Agapanthus Pests and Disease
Agapanthus are impressively pest-resistant, even unappealing to most rabbits and deer. However, there are a few disease issues to look out for, as noted by Burpee: anthracnose, botrytis, powdery mildew and root rot.
To avoid these fungal and rot issues, keep the area free of diseased plant matter, avoid overhead watering, ensure good drainage and maintain ample airflow — especially in humid areas. If you notice fungal disease, remove affected plant parts swiftly so it can’t spread. Contact your local cooperative extension or Master Gardener volunteers for guidance on integrated pest and disease management, or help determining which kind of disease you're plants have.
Remove spent blooms by cutting the stem back to foliage level. This practice will help plants continue to send their energy into new flowers, potentially blooming from summer to early fall. In autumn as the season comes to a close, let flowers dry on their stems. The wand-like dried blooms are lovely left as-is in the garden or cut and used in everlasting floral designs.
After four or five years you will likely start to notice fewer blooms coming from your agapanthus. Or, if the plants are potted, the tightly wound roots may even crack the pot. At this point, it’s time to divide and replant the agapanthus. Simply dig up the plant and then use a knife or hori hori knife to saw and pry the tangled root ball in half.
Once you have two or more smaller sections, soak the roots in water for an hour or so to help acclimate and hydrate the severed roots. Then, replant them at 12-inch spacing and water them well. Evergreen forms may be divided in either spring or fall, but deciduous ones should only be divided in fall (according to Powell).
All parts of agapanthus are toxic, in particular the roots, leaves and sticky sap, which can cause skin irritation upon contact. If ingested, Agapanthus causes pain, nausea and mouth ulcers. Immediately seek medical attention for suspected ingestion by people or pets.
Designing Gardens With Agapanthus
The cool-toned colors, spherical shapes and varying heights of agapanthus make them adaptable plants for a range of garden aesthetics. Their stately forms stand gracefully alongside tidy, formal boxwood borders, making them common choices for more traditional landscapes. Thinking outside the box, agapanthus make lively cottage garden specimens with playful, soft blooms like foxglove, hollyhock, and climbing roses. In a wilder direction, agapanthus’ striking lines and pops of color create interesting contrast when woven through soft grasses, as seen in Tom Massey Studio’s Perennial Sanctuary Garden. The grasses create a lilting backdrop for the glittering blue agapanthus, which dances in dynamic harmony with orange helenium and red dahlias.
How to Cut Agapanthus Flowers
Agapanthus is a striking, long-lasting cut flower popular with florists. When the tiny blooms that make up each globe start to pop open, it’s time to harvest.

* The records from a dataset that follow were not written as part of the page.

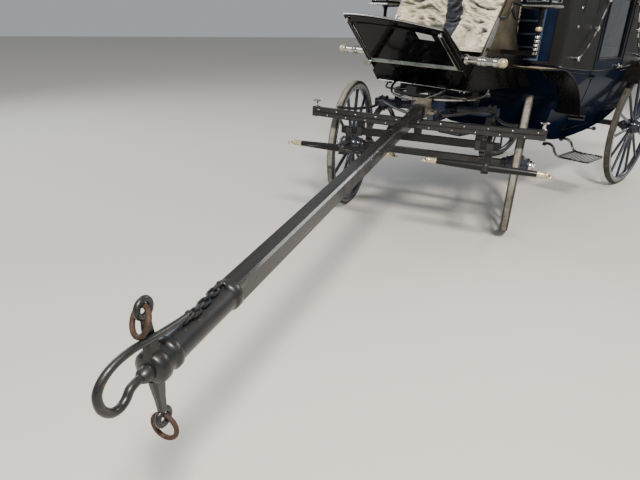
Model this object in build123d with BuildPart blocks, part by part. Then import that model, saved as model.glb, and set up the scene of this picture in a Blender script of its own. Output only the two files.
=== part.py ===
# Horse-drawn landau: a canoe-shaped coach body with two doors and a closed leather head, a driver's box in
# front, and a turning fore-carriage with its pole. Millimetres, +Z up, the front faces -Y, the near side is +X.
# Places are measured from the king bolt, on the ground. The fore-carriage stands turned to the near side.
import math
import os
from collections import namedtuple
from build123d import *

os.makedirs("parts", exist_ok=True)

# Stance, wheels and axles
STEER = 24.7            # turn of the fore-carriage towards the near side, degrees
WHEELBASE = 2505
FRONT_DIA = 1050
REAR_DIA = 1210
FRONT_TRACK = 1360
REAR_TRACK = 1430
TREAD_W = 50
TYRE_T = 24
FELLOE_D = 48           # depth of the wooden rim
NAVE_R = 78
NAVE_END_R = 56
NAVE_L = 170
SPOKE_ROOT = 38         # width at the nave
SPOKE_TIP = 26          # width at the felloe
SPOKE_T = 28
HUB_CAP_R = 44
HUB_CAP_L = 46
ARM_R = 22              # axle arm
FIT = 0.08              # running air of a bore round its arm, bolt or pin
AIR = 5.5               # air kept round whatever swings or turns
AXLE_S = 50             # square of the axle beams
ARM_STOP = 4            # an arm ends this far inside its hub cap

# Elliptic springs
SPRING_W = 44
SPRING_T = 26
SPRING_EYE_R = 17
FRONT_SPRING_X = 430
FRONT_SPRING_HALF = 400
REAR_SPRING_HALF = 440

# Fore-carriage bed and turntable
BED_Z = 872             # underside of the bed timbers
BED_T = 63
BED_HALF = 490
BED_D = 90
FUTCHELL_REAR_X = 210
FUTCHELL_REAR_Y = 330
FUTCHELL_FRONT_X = 74
FUTCHELL_FRONT_Y = -600
FUTCHELL_W = 42
RING_R = 320
RING_W = 36
RING_T = 14
RING_Z = 995            # underside of the lower ring
KING_R = 24

# Splinter bar, evener and swingletrees
SPLINTER_Y = -509
SPLINTER_Z = 832
SPLINTER_H = 65
SPLINTER_T = 46
SPLINTER_BOW = 80
SPLINTER_HALF = 833
ROLLER_IN = 24
ROLLER_H = 46
ROLLER_CAP_R = 30
EVENER_Y = -600
EVENER_Z = 745
EVENER_H = 50
EVENER_T = 40
EVENER_HALF = 560
EVENER_BLOCK_X = 420
TREE_X = 500
TREE_Y = -750
TREE_Z = 660
TREE_HALF = 410
TREE_R = 23
TREE_TIP_R = 13
TREE_BOSS_R = 30
TREE_BOSS_H = 50
HOOK_EYE_R = 24
HOOK_HOLE_R = 13
HOOK_OUT = 30           # trace eyes stand this far ahead of the tree's line
STRAP_T = 8
STRAP_W = 46
PIN_R = 9

# Pole and its iron head
POLE_W = 68
POLE_H = 76
POLE_REAR_Y = -430
POLE_REAR_Z = 972
POLE_TIP_Y = -3417
POLE_TIP_Z = 745
POLE_EDGE = 8
SLEEVE_R = 40
SLEEVE_BORE_R = 32
SLEEVE_L = 360
SLEEVE_CAP_T = 12
COLLAR_R = 47
CRAB_BACK = 14          # crab arm behind the pole's tip
CRAB_UP = 168           # its eyes above and below the pole's line
CRAB_W = 34
CRAB_T = 24
CRAB_EYE_R = 30
CRAB_HOLE_R = 16
RING_BIG = 34
RING_ROD = 6
HOOK_X = 10
HOOK_W = 18

# Cabin: side outline
WALL = 28
FRONT_Y = 445           # front wall above the belt
NOSE_Y = FRONT_DIA / 2 + 175                    # the nose clears the turned front wheel
NOSE_Z = 1020
NOSE_R = 420
TAIL_OUT = 170          # the tail stands out behind the rear axle
TAIL_WALL_Y = WHEELBASE + TAIL_OUT
MID = (FRONT_Y + TAIL_WALL_Y) / 2               # middle of the door and of the canoe-shaped body
BOTTOM_Z = 550
BELT_END_Z = 1262
BELT_MID_Z = 1188
EAVE_Z = 1800           # the leather head curves in above this
SHOULDER_Z = 1985
ROOF_Z = 2125
ROOF_DROP = 45
# Cabin: cross-section and plan
HALF_W = 662
KEEL_HALF = 430
KEEL_Z = BOTTOM_Z - 5
BILGE_X = 596
BILGE_Z = 860
SIDE_Z = 1190           # the sides stand upright above this
SHOULDER_X = 620
ROOF_EDGE_X = 500
FACE_HALF = 410
CORNER_X = 568
CORNER_Y = FRONT_Y + 65
CHEST_X = 634
CHEST_Y = FRONT_Y + 225
SPAN = 900              # half width of a cutting slab, beyond the whole body

# Doors, windows and seats
HALF_DOOR = 310
FLOOR_Z = 640
FLOOR_T = 26
HEADER_Z = 1830
HEAD_GAP = 1            # the two halves of the head meet over the door
LIGHT_Y = 52            # stile beside the door glass
LIGHT_Z0 = 1275
LIGHT_Z1 = 1768
WINDOW_X = 330
WINDOW_Z0 = 1370
WINDOW_Z1 = 1780
PANE_IN = 11
PANE_T = 6
HINGE_OUT = 13          # hinge line outside the door's face
HINGE_Z = (1150, 800)
HINGE_PIN_R = 6
KNUCKLE_R = 10.5
KNUCKLE_H = 18
HINGE_REACH = 54
SEAT_Z = 960
SEAT_D = 440
CUSHION_T = 90
BACKREST_T = 110
SOFT = 0.4              # air round the soft pieces

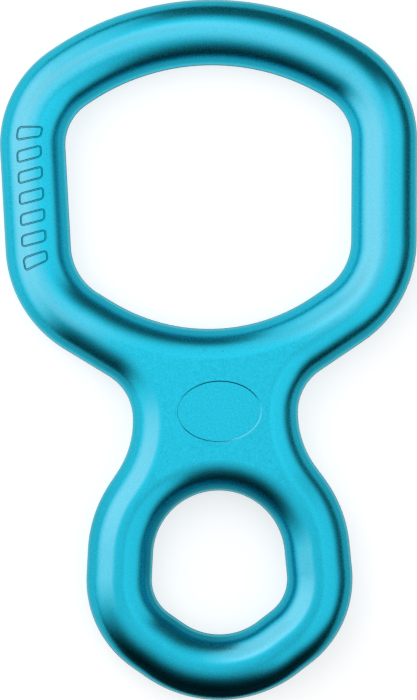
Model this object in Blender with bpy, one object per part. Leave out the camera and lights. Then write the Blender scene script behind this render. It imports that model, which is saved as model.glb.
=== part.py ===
"""Figure eight descender, a belay and abseil device for climbing and rescue.

It is one solid forging: a round bar that runs around a large rope eye and a small carabiner eye, with
a flat web where the two rings meet. It lies flat: +Z is up through its thickness, +Y points from the
carabiner eye to the rope eye, and the origin is on the underside, under the middle of its length.
"""

import math
from collections import namedtuple

import bmesh
import bpy
from mathutils import Vector

for old in list(bpy.data.objects):
    bpy.data.objects.remove(old, do_unlink=True)

mm = 0.001

# The bar and the web
bar_width = 11.2 * mm
thickness = 11.0 * mm
ring_gap = 5.3 * mm                # metal of the web between the two bars, along the axis
waist_width = 28.3 * mm            # across the narrowest place of the web
crest_land = 0.3 * mm              # flat left along the top of the round bar
parting_land = 0.1 * mm            # upright band left where the two dies met

# The rope eye: an arched top, sides that draw in downwards, round hips, straight flanks, a bowed bottom
rope_eye_width = 49.1 * mm
rope_eye_length = 45.2 * mm
rope_eye_top_radius = 37.4 * mm
rope_eye_shoulder_radius = 8.2 * mm
rope_eye_side_lean = math.radians(1.7)
rope_eye_hip_radius = 9.8 * mm
rope_eye_flank_slope = math.radians(32.7)
rope_eye_bow_width = 34.1 * mm     # across the bowed part of the bottom, from flank to flank

# The carabiner eye: a round top, sides that spread downwards, round hips, straight flanks, a bowed bottom
carabiner_eye_width = 23.2 * mm
carabiner_eye_length = 24.7 * mm
carabiner_eye_side_spread = math.radians(4.2)
carabiner_eye_hip_radius = 7.0 * mm
carabiner_eye_flank_slope = math.radians(36.3)
carabiner_eye_bow_width = 12.8 * mm

# The waist, where the outside of one ring turns into the outside of the other
waist_upper_radius = 8.6 * mm
waist_lower_radius = 15.6 * mm
neck_slope = math.radians(55.0)    # of the outside just above the small ring

# How finely the round shapes are cut into flats
outline_sag = 0.03 * mm            # most that a flat lies inside its arc
longest_flat = 3.0 * mm
shortest_flat = 0.05 * mm
rounding_steps = 6
merging_distance = 0.01 * mm

anodised_turquoise = (0.013, 0.485, 0.686, 1.0)

# Places along the axis, from the end of the small ring to the end of the large one
overall_length = 4 * bar_width + carabiner_eye_length + ring_gap + rope_eye_length
small_ring_end = -overall_length / 2
carabiner_eye_bottom = small_ring_end + bar_width
carabiner_eye_top = carabiner_eye_bottom + carabiner_eye_length
rope_eye_bottom = carabiner_eye_top + 2 * bar_width + ring_gap
rope_eye_top = rope_eye_bottom + rope_eye_length

UP = math.pi / 2
DOWN = -math.pi / 2

Spot = namedtuple("Spot", "point outward")      # a point of an outline, and its outward direction


class Edge:
    """A straight stretch of the right half of an outline, followed from its top end to its bottom end."""

    def __init__(self, point, heading):
        self.point = Vector(point)
        self.heading = heading

    def along(self):
        return Vector((math.cos(self.heading), math.sin(self.heading)))

    def outward(self):
        return Vector((-math.sin(self.heading), math.cos(self.heading)))

    def moved_out(self, distance):
        return Edge(self.point + self.outward() * distance, self.heading)

    def meets(self, other):
        across = other.outward()
        reach = (other.point - self.point).dot(across) / self.along().dot(across)
        return self.point + self.along() * reach


def touching(centre, radius, heading):
    """The edge with this heading that touches a circle, at the place where it does."""
    return Edge(centre, heading).moved_out(radius)


def arc(centre, radius, start, turn, bulge=1):
    """Spots along an arc, from the angle start through the angle turn. A bulge of -1 curves in."""
    step = 2 * math.acos(1 - outline_sag / radius)
    count = max(2, math.ceil(abs(turn) / step))
    spots = []
    for k in range(count + 1):
        angle = start + turn * k / count
        ray = Vector((math.cos(angle), math.sin(angle)))
        spots.append(Spot(centre + ray * radius, ray * bulge))
    return spots


def fillet(upper, lower, radius):
    """The arc that joins two edges of an outline, bulging out or curving in as they need."""
    turn = lower.heading - upper.heading
    bulge = -math.copysign(1, turn)
    tangent_length = radius * math.tan(abs(turn) / 2)
    start = upper.meets(lower) - upper.along() * tangent_length
    centre = start - upper.outward() * radius * bulge
    return arc(centre, radius, upper.heading + UP * bulge, turn, bulge)


def radii_that_fit(edges, radii):
    """Each radius as it is, or smaller where the arcs at an edge's two ends need more than its length."""
    pairs = list(zip(edges, edges[1:]))
    ends = [edges[0].point] + [upper.meets(lower) for upper, lower in pairs] + [edges[-1].point]
    lengths = [(there - here).length for here, there in zip(ends, ends[1:])]
    tangents = [r * math.tan(abs(low.heading - up.heading) / 2) for r, (up, low) in zip(radii, pairs)]
    needs = [above + below for above, below in zip([0] + tangents, tangents + [0])]
    shares = [min(1, length / need) for length, need in zip(lengths, needs)]
    return [radius * min(above, below) for radius, above, below in zip(radii, shares, shares[1:])]


def with_flats_split(spots):
    """The same spots, with more between any two that lie further apart than the longest flat."""
    whole = []
    for here, there in zip(spots, spots[1:]):
        length = (there.point - here.point).length
        if length < shortest_flat:
            continue
        count = math.ceil(length / longest_flat)
        whole += [Spot(here.point.lerp(there.point, k / count), here.outward) for k in range(count)]
    return whole + [spots[-1]]


def half_outline(top_centre, top_radius, edges, radii, bottom_centre, bottom_radius):
    """The right half of an outline: an arc from the axis, the edges with their fillets, an arc back."""
    spots = arc(top_centre, top_radius, UP, edges[0].heading)
    for upper, lower, radius in zip(edges, edges[1:], radii_that_fit(edges, radii)):
        spots += fillet(upper, lower, radius)
    last = edges[-1].heading + UP
    spots += arc(bottom_centre, bottom_radius, last, DOWN - last)
    return with_flats_split(spots)


# The rope eye, whose top arc runs straight into its shoulders
rope_top_centre = Vector((0, rope_eye_top - rope_eye_top_radius))
shoulder_x = rope_eye_width / 2 - rope_eye_shoulder_radius
shoulder_reach = rope_eye_top_radius - rope_eye_shoulder_radius
shoulder_slope = math.asin(shoulder_x / shoulder_reach)
shoulder_centre = rope_top_centre + Vector((shoulder_x, shoulder_reach * math.cos(shoulder_slope)))

rope_bow_radius = rope_eye_bow_width / 2 / math.sin(rope_eye_flank_slope)
rope_bow_centre = Vector((0, rope_eye_bottom + rope_bow_radius))

rope_eye_edges = [
    touching(rope_top_centre, rope_eye_top_radius, -shoulder_slope),
    touching(shoulder_centre, rope_eye_shoulder_radius, DOWN - rope_eye_side_lean),
    touching(rope_bow_centre, rope_bow_radius, rope_eye_flank_slope - math.pi),
]
rope_eye_radii = radii_that_fit(rope_eye_edges, [rope_eye_shoulder_radius, rope_eye_hip_radius])

rope_eye_half = half_outline(
    rope_top_centre, rope_eye_top_radius, rope_eye_edges, rope_eye_radii,
    rope_bow_centre, rope_bow_radius)

# The carabiner eye, which is widest at its hips and whose top arc runs straight into its sides
carabiner_bow_radius = carabiner_eye_bow_width / 2 / math.sin(carabiner_eye_flank_slope)
carabiner_bow_centre = Vector((0, carabiner_eye_bottom + carabiner_bow_radius))
flank = touching(carabiner_bow_centre, carabiner_bow_radius, carabiner_eye_flank_slope - math.pi)

hip_line = Edge((carabiner_eye_width / 2 - carabiner_eye_hip_radius, 0), DOWN)
hip_centre = hip_line.meets(flank.moved_out(-carabiner_eye_hip_radius))
side = touching(hip_centre, carabiner_eye_hip_radius, DOWN + carabiner_eye_side_spread)

side_reach = side.point.dot(side.outward())
carabiner_top_radius = (side_reach - carabiner_eye_top * side.outward().y) / (1 - side.outward().y)
carabiner_top_centre = Vector((0, carabiner_eye_top - carabiner_top_radius))
side = touching(carabiner_top_centre, carabiner_top_radius, side.heading)

carabiner_eye_edges = [side, flank]
carabiner_eye_radii = radii_that_fit(carabiner_eye_edges, [carabiner_eye_hip_radius])

carabiner_eye_half = half_outline(
    carabiner_top_centre, carabiner_top_radius, carabiner_eye_edges, carabiner_eye_radii,
    carabiner_bow_centre, carabiner_bow_radius)

# The outside of each ring follows its eye one bar width away, and the waist joins the two
collar_radius = carabiner_top_radius + bar_width
waist = Edge((waist_width / 2, 0), DOWN)
neck = touching(carabiner_top_centre, collar_radius, -neck_slope)

outside_edges = [edge.moved_out(bar_width) for edge in rope_eye_edges]
outside_edges += [waist, neck]
outside_edges += [edge.moved_out(bar_width) for edge in carabiner_eye_edges]
outside_radii = [radius + bar_width for radius in rope_eye_radii]
outside_radii += [waist_upper_radius, waist_lower_radius, collar_radius]
outside_radii += [radius + bar_width for radius in carabiner_eye_radii]

outside_half = half_outline(
    rope_top_centre, rope_eye_top_radius + bar_width, outside_edges, outside_radii,
    carabiner_bow_centre, carabiner_bow_radius + bar_width)

# The bar's round: how far in from the rim and how high each line of it runs, from underside to top
rounding = min(bar_width - crest_land, thickness - parting_land) / 2
lower_round = []
for k in range(rounding_steps + 1):
    tilt = math.pi / 2 * k / rounding_steps
    lower_round.append((rounding * (1 - math.sin(tilt)), rounding * (1 - math.cos(tilt))))
whole_round = lower_round + [(inset, thickness - height) for inset, height in reversed(lower_round)]

metal = bmesh.new()


def round_surface(half, into_metal):
    """The rounded edge along half an outline. Returns its lowest and its highest line of vertices."""
    lines = []
    for inset, height in whole_round:
        line = []
        for spot in half:
            place = spot.point + spot.outward * into_metal * inset
            line.append(metal.verts.new((place.x, place.y, height)))
        lines.append(line)
    for low, high in zip(lines, lines[1:]):
        for corners in zip(low, low[1:], high[1:], high):
            metal.faces.new(corners)
    return lines[0], lines[-1]


outside_low, outside_high = round_surface(outside_half, -1)
carabiner_low, carabiner_high = round_surface(carabiner_eye_half, 1)
rope_low, rope_high = round_surface(rope_eye_half, 1)

# The flat of the web, which narrows to a thin land along the crest of the bar
metal.faces.new(outside_low + carabiner_low[::-1] + rope_low[::-1])
metal.faces.new(outside_high + carabiner_high[::-1] + rope_high[::-1])
bmesh.ops.recalc_face_normals(metal, faces=metal.faces)

forging = bpy.data.meshes.new("forged_body")
metal.to_mesh(forging)
metal.free()
forging.shade_smooth()

forged_body = bpy.data.objects.new("forged_body", forging)
bpy.context.scene.collection.objects.link(forged_body)

# The left half is the mirror image of the right one, and the two meet on the axis
other_half = forged_body.modifiers.new("other_half", "MIRROR")
other_half.merge_threshold = merging_distance

anodising = bpy.data.materials.new("anodised_aluminium")
anodising.use_nodes = True
surface = anodising.node_tree.nodes["Principled BSDF"]
surface.inputs["Base Color"].default_value = anodised_turquoise
surface.inputs["Metallic"].default_value = 1.0
surface.inputs["Roughness"].default_value = 0.28
forging.materials.append(anodising)

print(f"forged body: {overall_length / mm:.2f} mm long, {thickness / mm:.2f} mm thick,"
      f" rounded to {rounding / mm:.2f} mm, {len(outside_half)} spots around each half's outside")
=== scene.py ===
# %% [markdown]
# # A figure eight descender in anodised aluminium
#
# The real object is one piece of metal. A hot aluminium bar is pressed between two dies, the thin flash
# that squeezes out at the parting line is trimmed off, the forging is tumbled until it is smooth, and it
# is anodised turquoise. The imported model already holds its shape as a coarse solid. This script makes the
# fine surface that an eye or a camera sees, in the same place and at the same size.

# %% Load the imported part
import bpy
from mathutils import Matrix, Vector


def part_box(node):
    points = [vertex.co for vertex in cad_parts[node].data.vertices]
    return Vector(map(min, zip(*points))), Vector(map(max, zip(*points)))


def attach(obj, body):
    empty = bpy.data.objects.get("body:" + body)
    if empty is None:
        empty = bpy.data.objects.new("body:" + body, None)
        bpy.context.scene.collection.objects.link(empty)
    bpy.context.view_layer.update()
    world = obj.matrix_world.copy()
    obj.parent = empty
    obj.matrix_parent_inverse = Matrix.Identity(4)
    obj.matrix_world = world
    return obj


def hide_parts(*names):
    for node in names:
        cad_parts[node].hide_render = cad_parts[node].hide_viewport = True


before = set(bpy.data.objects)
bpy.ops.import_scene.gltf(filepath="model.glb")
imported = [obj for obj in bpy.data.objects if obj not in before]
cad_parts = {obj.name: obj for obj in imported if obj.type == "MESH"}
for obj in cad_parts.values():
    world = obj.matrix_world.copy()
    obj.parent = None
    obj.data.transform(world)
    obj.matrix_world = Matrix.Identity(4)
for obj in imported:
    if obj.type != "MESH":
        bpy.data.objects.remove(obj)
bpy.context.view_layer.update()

# %% Tools
import math
from collections import namedtuple

import bmesh
import bpy
from mathutils import Matrix, Vector

mm = 0.001
UP = math.pi / 2
DOWN = -math.pi / 2

# %% [markdown]
# ## The sizes that shape it
#
# A figure eight is drawn with arcs and straight edges: two eyes, and an outside that follows them one bar
# width away. A modeller could push and pull a mesh until it matches a picture, but a drawing with radii
# is what the maker of the dies used, and it keeps every curve smooth. The whole length, the width and the
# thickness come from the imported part, and the rest are the radii and slopes of the drawing.

# %% Driving sizes
body_low, body_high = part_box("forged_body")
part_end = body_high.y                  # from the middle of the length to the end of the large ring
thickness = body_high.z - body_low.z
bar_width = 11.2 * mm
ring_gap = 5.3 * mm                     # metal of the web between the two bars, along the axis
waist_width = 28.3 * mm
crest_land = 0.3 * mm                   # flat left along the top of the round bar
box_allowance = 0.01 * mm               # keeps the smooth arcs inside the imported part's flat-sided ones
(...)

Since its sap is toxic, harvest with care by placing cut stems directly into a bucket of water to rest, and change the water before arranging. Let agapanthus’ graceful spirit speak for itself and use a slender, tall vase. Snipping stems to stand at slightly varied heights will give each bloom a bit of breathing room, lending depth to your arrangement.
While agapanthus combines beautifully with tall branches and blooms, displaying them alone is all you need for an elegant arrangement. In addition to enjoying fresh agapanthus flowers, the dried flower heads make excellent creative fodder as well, whether gathered in a ceramic vessel or as a textural wreath ingredient. There are layers of beauty and enjoyment for those who tend agapanthus with care.